Finnland ist bekannt als ein Land von Saunagängern, Speerwerfern und Autorennfahrern. Fussballer? Klar, mit Jari Litmanen gab es in den 1990er-Jahren einen Weltstar. Sami Hyypiä verteidigte beim FC Liverpool und Hannu Tihinen wurde beim FC Zürich als Abwehrchef zur Legende.
Aber zwei, drei gute Spieler reichen dann eben doch nicht ganz, um auf höchster Ebene zu glänzen. Finnland qualifizierte sich noch nie für eine Weltmeisterschaft, die einzigen nennenswerten Erfolge bildeten bis zur Qualifikation für die EM 2021 die Teilnahmen an den olympischen Fussballturnieren 1912 und 1936.
In der Qualifikation für die Euro 08 zeigt Finnland zwei Gesichter. Es gewinnt 3:1 in Polen und trotzt Portugal ein 1:1 ab, nur um danach in Armenien bloss ein 0:0 zu holen und um in Aserbaidschan 0:1 zu verlieren (okay, das schafften auch andere …).
In der 8. Runde kommt es zum Heimspiel gegen Belgien. Die Erwartungen im Land sind grösser als auch schon, das vom einstigen Schweizer Nationaltrainer Roy Hodgson gecoachte Finnland darf noch von der EM-Qualifikation träumen. Rund 35'000 Zuschauer kommen an diesem Mittwochabend ins damit beinahe ausverkaufte Olympiastadion in Helsinki. «Ich erinnere mich noch gut ans Spiel, weil ich das erste Mal in einem Pflichtspiel Captain war», erinnert sich Hannu Tihinen.
Die Partie steht 0:0, als nach etwa einer Viertelstunde ein tierischer Nebendarsteller den Akteuren die Show stiehlt. Ein Uhu hat sich auf dem Rasen niedergelassen und macht keine Anstalten, diesen wieder zu verlassen. Der englische Schiedsrichter Mike Riley unterbricht das Spiel. Und er kann es mehrere Minuten nicht fortsetzen: Der Uhu segelt durch den belgischen Strafraum, um auf der Torlatte zu thronen. «Er schien die Atmosphäre richtig zu geniessen», glaubt Tihinien.
Das Publikum johlt und klatscht. So angestachelt, denkt der majestätische Uhu nicht daran, die Bühne zu verlassen: Er segelt quer über den gesamten Platz, um das Erlebnis auch von der anderen Querlatte aus zu haben. Blöd nur, dass ihm die Vogelperspektive nichts nutzt: Denn Fussball wird nicht gespielt, solange er da oben hockt.

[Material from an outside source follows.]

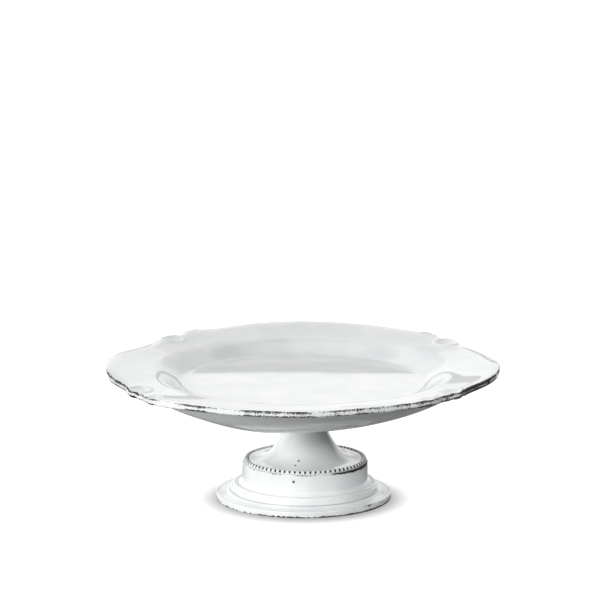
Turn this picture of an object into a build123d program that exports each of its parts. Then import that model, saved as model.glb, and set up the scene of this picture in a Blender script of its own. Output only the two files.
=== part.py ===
"""Hand-made glazed cake stand on a trumpet foot, as the pieces that are luted together.

Millimetres, +Z up. The origin is on the table, on the axis of the foot. The stand is hollow from
below: the open foot leads through the stem's bore to the space between the plate and its bowl.
"""
from build123d import *
import os
from math import cos, pi, radians, sin, tan

# Overall sizes
plate_radius = 160.0        # axis to the crown of the side lobes
stand_height = 110.5        # table to the top of the rim at plate_radius

# Plate
rim_thickness = 5.0
rim_slope = 7.0             # degrees, the rim rises outwards
well_radius = 95.0          # flat floor of the well
wall_run = 23.0             # the sloped wall of the well, seen from above
wall_rise = 9.6
floor_thickness = 6.5
well_bend = 12.0            # radius of the bend between floor and wall

# Rim outline: how far each feature lies inside plate_radius, and its angle from the X axis
side_flank = (13.0, 1.9)    # (degrees, inset)
side_shoulder = (27.0, 9.6)
lobe_start = (32.0, 8.6)
lobe_crown = (37.6, 4.6)
notch = (41.5, 9.4)
bump = (47.0, 2.6)
dip = (57.5, 5.2)
crown_flank = (74.0, 1.2)

# Under bowl: its underside, from the lip to the flat at the neck
bowl_lip_inset = 14.0       # from plate_radius
bowl_wall = 7.0             # measured upwards
bowl_belly = (28.0, 21.5)   # (inwards from the lip, depth below the rim top)
bowl_hip = (50.0, 31.0)
bowl_waist = (60.0, 38.2)   # (radius, depth below the rim top)
bowl_flat_radius = 26.0
bowl_flat_depth = 43.5      # below the rim top

# Stem
neck_radius = 17.5
neck_length = 7.0
bore_radius = 10.5
stem_wall = 6.5
skirt_thickness = 6.0
stem_mid = (19.6, 22.1)     # (radius, height above the drum's top)
stem_low = (23.8, 13.5)
stem_curl = (28.2, 4.9)
skirt_bend = (8.6, 1.2)     # (inwards from the skirt's edge, height above the drum's top)
skirt_crown = 0.6           # the skirt's edge stands this far above the drum's top

# Slip fillets
neck_fillet = 5.0
drum_fillet = 2.6

# Base
drum_radius = 50.9
drum_height = 17.3
rebate_lip = 5.3            # wall left outside the rebate that takes the stem's skirt
rebate_ledge = 4.1          # width of the ledge that the skirt sits on
step_reach = 8.6            # the step ring stands this far out from the drum
step_height = 6.2
flange_reach = 11.5         # the flange stands this far out from the step ring
flange_edge = 4.9
flange_height = 6.8
flange_ledge = 3.5          # the flange's bore is this much wider than the drum's
dish_gap = 2.0              # from the step ring to where the flange's dished top begins

# Bead string
bead_radius = 1.65
bead_pitch = 4.1
strip_width = 3.6
strip_height = 1.5
bead_inset = 2.8            # drum's outside to the middle of the beads

# Sizes that follow from those above
wall_radius = well_radius + wall_run
bowl_lip_radius = plate_radius - bowl_lip_inset
rebate_radius = drum_radius - rebate_lip
drum_bore_radius = rebate_radius - rebate_ledge
step_radius = drum_radius + step_reach
flange_radius = step_radius + flange_reach
flange_bore_radius = drum_bore_radius + flange_ledge
step_base = flange_height
drum_base = step_base + step_height
drum_top = drum_base + drum_height
skirt_seat = drum_top + skirt_crown - skirt_thickness
neck_top = stand_height - bowl_flat_depth


def rim_top(radius):
    """Height of the rim's upper face at a radius."""
    return stand_height - (plate_radius - radius) * tan(radians(rim_slope))


def rim_point(place):
    """Point of the rim's outline from (degrees, inset)."""
    angle, inset = place
    radius = plate_radius - inset
    return Vector(radius * cos(radians(angle)), radius * sin(radians(angle)))


def turned(edges):
    """Solid of revolution about Z from the closed outline of edges in the XZ plane."""
    return revolve(make_face(edges), Axis.Z)


def ring(inner, outer, bottom, top):
    """Plain ring of rectangular section."""
    section = Polyline((inner, 0, bottom), (outer, 0, bottom), (outer, 0, top), (inner, 0, top), close=True)
    return turned(section.edges())


def rim_quarter():
    """A quarter of the lobed outline: side lobe, small lobe, sharp notch, then front lobe."""
    side = [(0.0, 0.0), side_flank, side_shoulder, lobe_start, lobe_crown, notch]
    front = [notch, bump, dip, crown_flank, (90.0, 0.0)]
    side_ends = [(0, 1), rim_point(notch) - rim_point(lobe_crown)]
    front_ends = [rim_point(bump) - rim_point(notch), (-1, 0)]
    side_edge = Spline(*[rim_point(p) for p in side], tangents=side_ends, tangent_scalars=[1, 1])
    front_edge = Spline(*[rim_point(p) for p in front], tangents=front_ends, tangent_scalars=[1, 1])
    return [side_edge, front_edge]


def rim_outline():
    """The whole outline: the quarter, mirrored across both axes."""
    quarter = rim_quarter()
    half = quarter + [e.mirror(Plane.YZ) for e in quarter]
    return make_face(half + [e.mirror(Plane.XZ) for e in half])


def make_plate():
    """Plate: a turned blank, cut to the lobed outline."""
    reach = plate_radius + rim_thickness
    floor_top = rim_top(wall_radius) - wall_rise
    floor_base = floor_top - floor_thickness
    blank = Polyline(
        (0, 0, floor_base),
        (well_radius + floor_thickness / 2, 0, floor_base),
        (wall_radius + rim_thickness / 2, 0, rim_top(wall_radius) - rim_thickness),
        (reach, 0, rim_top(reach) - rim_thickness),
        (reach, 0, rim_top(reach)),
        (wall_radius, 0, rim_top(wall_radius)),
        (well_radius, 0, floor_top),
        (0, 0, floor_top),
        close=True,
    )
    section = make_face(blank.edges())
    bends = [v for v in section.vertices() if well_radius - 1 < v.X < wall_radius + rim_thickness]
    turned_blank = revolve(fillet(bends, well_bend), Axis.Z)
    return turned_blank & extrude(rim_outline(), 2 * stand_height)


def make_under_bowl(plate):
    """Bowl under the plate: open at the neck, its lip trimmed to the plate's underside."""
    belly = (bowl_lip_radius - bowl_belly[0], bowl_belly[1])
    hip = (bowl_lip_radius - bowl_hip[0], bowl_hip[1])
    places = [(bowl_flat_radius, bowl_flat_depth), bowl_waist, hip, belly]
    points = [Vector(radius, 0, stand_height - depth) for radius, depth in places]
    lip = Vector(bowl_lip_radius, 0, rim_top(bowl_lip_radius) - rim_thickness)
    outside = Spline(*points, lip)
    lift = Vector(0, 0, bowl_wall)
    inside = outside.translate(lift)
    flat = Line((bore_radius, 0, neck_top), outside @ 0)
    bore = Line((bore_radius, 0, neck_top), Vector(bore_radius, 0, neck_top) + lift)
    flat_inside = flat.translate(lift)
    edge = Line(outside @ 1, inside @ 1)
    blank = turned([flat, outside, edge, inside, flat_inside, bore])
    return (blank - plate).solids().sort_by(Axis.Z)[0]


def make_stem():
    """Hollow trumpet stem: a straight neck, then a flare into a flat skirt."""
    bend = (rebate_radius - skirt_bend[0], skirt_bend[1])
    places = [stem_mid, stem_low, stem_curl, bend]
    points = [Vector(radius, 0, drum_top + height) for radius, height in places]
    neck_low = Vector(neck_radius, 0, neck_top - neck_length)
    rim = Vector(rebate_radius, 0, drum_top + skirt_crown)
    down, outwards = (0, 0, -1), (1, 0, 0)
    flare = Spline(neck_low, *points, rim, tangents=[down, outwards], tangent_scalars=[1, 1])
    mouth = Vector(drum_bore_radius, 0, skirt_seat)
    hollow = Spline(
        (bore_radius, 0, neck_top - neck_length),
        (stem_low[0] - stem_wall, 0, drum_top + stem_low[1] - skirt_thickness / 2),
        mouth,
        tangents=[down, outwards],
        tangent_scalars=[1, 1],
    )
    return turned([
        Line((neck_radius, 0, neck_top), neck_low),
        flare,
        Line(rim, (rebate_radius, 0, skirt_seat)),
        Line((rebate_radius, 0, skirt_seat), mouth),
        hollow,
        Line(hollow @ 0, (bore_radius, 0, neck_top)),
        Line((bore_radius, 0, neck_top), (neck_radius, 0, neck_top)),
    ])


def make_fillet_ring(radius, height, size, up):
    """Concave slip fillet in the corner of a cylinder and a flat: above the flat if up, else below."""
    reach = size if up else -size
    corner = Vector(radius, 0, height)
    on_flat = Vector(radius + size, 0, height)
    on_side = Vector(radius, 0, height + reach)
    middle = Vector(radius + size * (1 - sin(radians(45))), 0, height + reach * (1 - sin(radians(45))))
    cove = ThreePointArc(on_flat, middle, on_side)
    return turned([Line(corner, on_flat), cove, Line(on_side, corner)])


def make_drum():
    """Base drum: a short tube with a rebate at the top for the skirt."""
    tube = ring(drum_bore_radius, drum_radius, drum_base, drum_top)
    return tube - ring(0, rebate_radius, skirt_seat, drum_top)


def make_bead_string():
    """Strip of pearls on the drum's top edge."""
    middle = drum_radius - bead_inset
    strip = ring(middle - strip_width / 2, middle + strip_width / 2, drum_top, drum_top + strip_height)
    count = round(2 * pi * middle / bead_pitch)
    pearl = Pos(0, 0, drum_top + bead_radius) * Sphere(bead_radius)
    pearls = [Rot(0, 0, 360 * i / count) * Pos(middle, 0, 0) * pearl for i in range(count)]
    return strip.fuse(*pearls)


def make_step_ring():
    """Moulding under the drum, with a half-round outside."""
    blank = ring(drum_bore_radius, step_radius, step_base, drum_base)
    rims = [e for e in blank.edges().filter_by(GeomType.CIRCLE) if e.radius > drum_radius]
    return fillet(rims, step_height * 0.45)


def make_foot_flange():
    """Bottom ring with a dished top, an upright edge and an open middle."""
    seat = Vector(step_radius + dish_gap, 0, flange_height)
    edge_top = Vector(flange_radius, 0, flange_edge)
    dish = Spline(seat, edge_top, tangents=[(0.3, 0, -1), (1, 0, -0.1)], tangent_scalars=[1, 1])
    return turned([
        Line((flange_bore_radius, 0, 0), (flange_radius, 0, 0)),
        Line((flange_radius, 0, 0), edge_top),
        dish,
        Line(seat, (flange_bore_radius, 0, flange_height)),
        Line((flange_bore_radius, 0, flange_height), (flange_bore_radius, 0, 0)),
    ])


plate = make_plate()
nodes = {
    "plate": plate,
    "under_bowl": make_under_bowl(plate),
    "neck_slip": make_fillet_ring(neck_radius, neck_top, neck_fillet, up=False),
    "stem": make_stem(),
    "bead_string": make_bead_string(),
    "drum": make_drum(),
    "drum_slip": make_fillet_ring(drum_radius, drum_base, drum_fillet, up=True),
    "step_ring": make_step_ring(),
    "foot_flange": make_foot_flange(),
}

os.makedirs("parts", exist_ok=True)
for name, shape in nodes.items():
    shape.label = name
    export_step(shape, f"parts/{name}.step")
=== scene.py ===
"""Hand-made cake stand in milk-white glaze over dark clay: the finished surfaces around the CAD frame.

Metres, +Z up, the origin on the table under the centre of the foot. Each piece is turned from a
section, as a potter's template would cut it, and then bent and dented by hand.
"""
from math import ceil, cos, exp, pi, radians, sin, sqrt, tan

import bpy
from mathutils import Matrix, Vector, noise


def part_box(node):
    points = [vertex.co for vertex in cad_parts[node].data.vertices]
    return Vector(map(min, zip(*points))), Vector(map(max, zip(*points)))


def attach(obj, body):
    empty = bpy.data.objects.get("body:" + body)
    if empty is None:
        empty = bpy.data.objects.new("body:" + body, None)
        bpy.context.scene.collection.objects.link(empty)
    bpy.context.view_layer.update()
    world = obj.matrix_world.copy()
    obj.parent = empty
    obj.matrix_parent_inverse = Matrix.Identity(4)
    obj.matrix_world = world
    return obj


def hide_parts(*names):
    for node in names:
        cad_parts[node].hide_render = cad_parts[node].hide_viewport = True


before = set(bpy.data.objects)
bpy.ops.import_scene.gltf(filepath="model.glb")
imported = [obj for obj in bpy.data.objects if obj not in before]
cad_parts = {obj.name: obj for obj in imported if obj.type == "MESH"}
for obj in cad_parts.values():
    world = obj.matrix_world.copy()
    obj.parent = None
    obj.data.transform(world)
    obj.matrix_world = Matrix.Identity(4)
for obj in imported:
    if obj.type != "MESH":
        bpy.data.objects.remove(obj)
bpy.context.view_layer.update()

MM = 0.001

# Sizes read from the frame
plate_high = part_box("plate")[1]
stem_low, stem_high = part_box("stem")
drum_low, drum_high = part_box("drum")
step_low, step_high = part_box("step_ring")
foot_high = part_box("foot_flange")[1]
beads_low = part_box("bead_string")[0]
slip_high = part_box("drum_slip")[1]

PLATE_RADIUS = plate_high.x
RIM_TOP = plate_high.z

# Plate section
RIM_THICKNESS = 5.0 * MM
RIM_SLOPE = tan(radians(7.0))
WELL_RADIUS = 101.0 * MM
WALL_RADIUS = 118.0 * MM
WALL_RISE = 9.6 * MM
FLOOR_THICKNESS = 6.5 * MM
EDGE_ROLL = 9.0 * MM         # the rim's top rolls down over this width before its edge
EDGE_DROP = 0.7 * MM
WEAR_WIDTH = 1.5 * MM        # wear falls away from an edge over this width
WEAR_REACH = 3.3 * MM        # and ends this far from it

# Hollows
BORE_RADIUS = 10.5 * MM      # through the bowl's neck and the stem
DRUM_BORE = 41.5 * MM
BOWL_WALL = 7.0 * MM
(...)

Schliesslich hat der Uhu genug gesehen – und vielleicht für eine Art nordisches Voodoo gesorgt. Nur wenige Minuten nachdem das Spiel wieder aufgenommen worden ist, geht Finnland in Führung. «Vielleicht hat uns dieser Glücksbringer die nötige Energie verliehen», sagt Tihinen mit einem Lächeln.
Die Finnen gewinnen gegen Belgien 2:0 und dürfen weiter von der Turnierteilnahme träumen. Am Ende reicht es nicht, weil von den folgenden sechs Qualifikationsspielen gleich vier 0:0 ausgehen. Eines ist jenes im letzten Spiel in Portugal, wo Finnland mit einem Sieg zur EM reisen würde. So qualifizieren sich nebst Cristiano Ronaldos Team die Polen. Finnlands Nationalteam erhält dafür einen neuen Spitznamen: Huuhkajat, das finnische Wort für Uhu.
Das berühmte Tier wird von Fans und Medien «Bubi» getauft und erhält Ende 2007 eine besondere Ehre. Ein Journalistenverband wählt den Uhu zu Helsinkis «Einwohner des Jahres». Der Verbandspräsident sprach von einer einstimmigen Entscheidung: «Bubi hat den finnischen Fussball viel effizienter gefördert als all die torlosen Unentschieden unserer Mannschaft.»